私はその男の子の気持ちが痛いほど分かった。分かった気になった。そんなつまらない事じゃないんだよ。そう思わせたのは親なんだよ。愛されてもいない、許されもしない自分が、何かをやらかしてしまったとして、詫びる方法がないんだよ。許される方法がないんだよ。だって、愛されてないんだもん。この後に、骨の髄まで尊厳が傷付くような責められ方や、もしかしたら物理的にいためつけられたりを、愛してる人にされるのだと思ったら、もう目の前が真っ暗になる。真っ暗闇だ。ごめんなさい。愛されるような自分じゃなくてごめんなさい。あなたを不快にさせるだけの存在でごめんなさい。あなたにひとつも利のある存在でない自分が、じゅうたんを汚すなんて詫びる方法がない。もうどうしようもない。これ以上のマイナス採点には耐えられない。消えたい。いやもうめちゃくちゃ分かる。いやその子の事が分かったわけがない。

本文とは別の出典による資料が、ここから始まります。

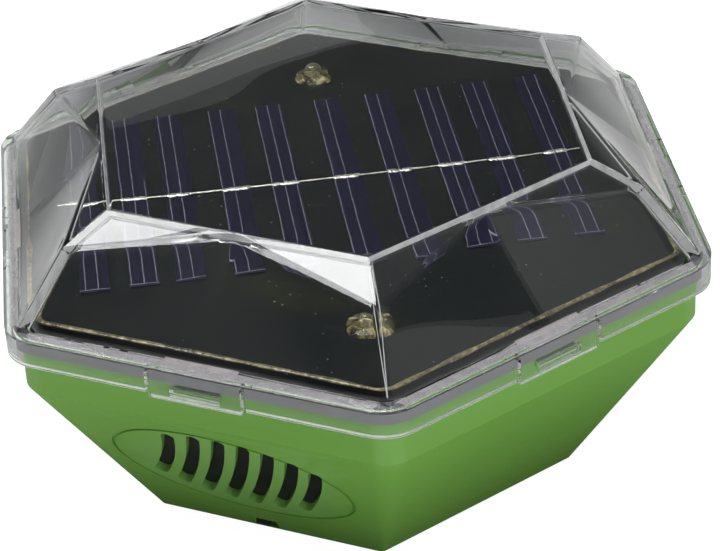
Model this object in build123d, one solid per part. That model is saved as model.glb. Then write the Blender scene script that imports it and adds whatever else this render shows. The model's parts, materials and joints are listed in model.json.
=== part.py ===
from build123d import *
import math
import os

# A small six-sided solar ventilator: a faceted clear lid snaps over a tapered housing, a black
# solar panel sits under the lid, and a motor-driven fan draws air through a guard in the floor
# and blows it out through slots in two of the sloping sides.
# Millimetres, +Z up. Origin: centre of the plane the feet stand on. One corner points along -Y.

# ---- heights, from the resting plane up ----
FOOT_HEIGHT = 4.0
Z_FLOOR = FOOT_HEIGHT
FLOOR_THICK = 2.5
Z_FLOOR_TOP = Z_FLOOR + FLOOR_THICK
Z_CREASE = 54.6
Z_SKIRT = 64.7
Z_RIM = 69.0
Z_FLANGE = 72.2
Z_SHOULDER = 89.7
Z_TOP = 95.1

# ---- corner radii of the hexagons (centre to corner) ----
LID_R = 100.0
LID_ROUND = 11.0
FOOT_R = 96.6
SHOULDER_R = 81.6
TOP_R = 68.2
HOUSING_R = 96.0
HOUSING_ROUND = 9.0
FLOOR_R = 61.9
FLOOR_ROUND = 1.5
PANEL_R = 90.0
PANEL_ROUND = 4.0
DECK_R = 92.4

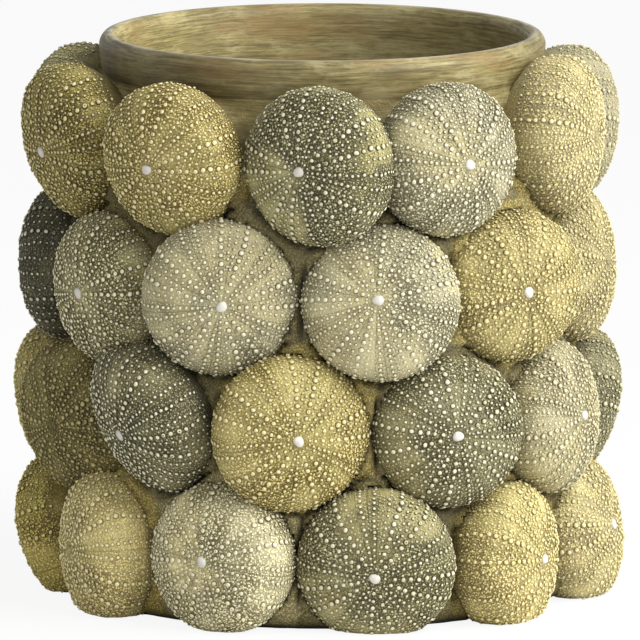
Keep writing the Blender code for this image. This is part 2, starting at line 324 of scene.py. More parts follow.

ひたすらに、勝手にシンクロした気分になり、その日からしばらく、その男の子の事が頭から離れなくなった。その子が死ぬしかないと思うに至った、日々の生活の事が勝手に想像されてしまって眠れなくなった。子供であった自分が、初めて自分で死ぬという選択肢に気付いた瞬間だった。

 

その男の子の話は、人生で事あるごとに思い出してしまう。大人になれば、誰にも愛されていない自分、なんて状態は、当たり前にある事よ。でも、何も愛さないものが愛されるわけもないじゃんねって、だからこそ色んな人や、物事を愛して生きてゆきたいなと思ったりもする。

でもさ、子供はダメだよ。今でもたまに思い出して急につらくなる。褒められず、愛されず、気に食わないところを責められるばかりで、毎日びくびくしていて、大好きな相手を嫌いになれないまま、全てを真に受けて心の一番柔らかいところをズタズタにされていく。

子供には、ママは自分を好きに決まってる、ってかそんなの考えたこともないし当たり前すぎる事で意識したこともない、って感じて欲しいよなぁ。幸せなんて、意識せず言語化せずで済んでる時が一番いい気がする。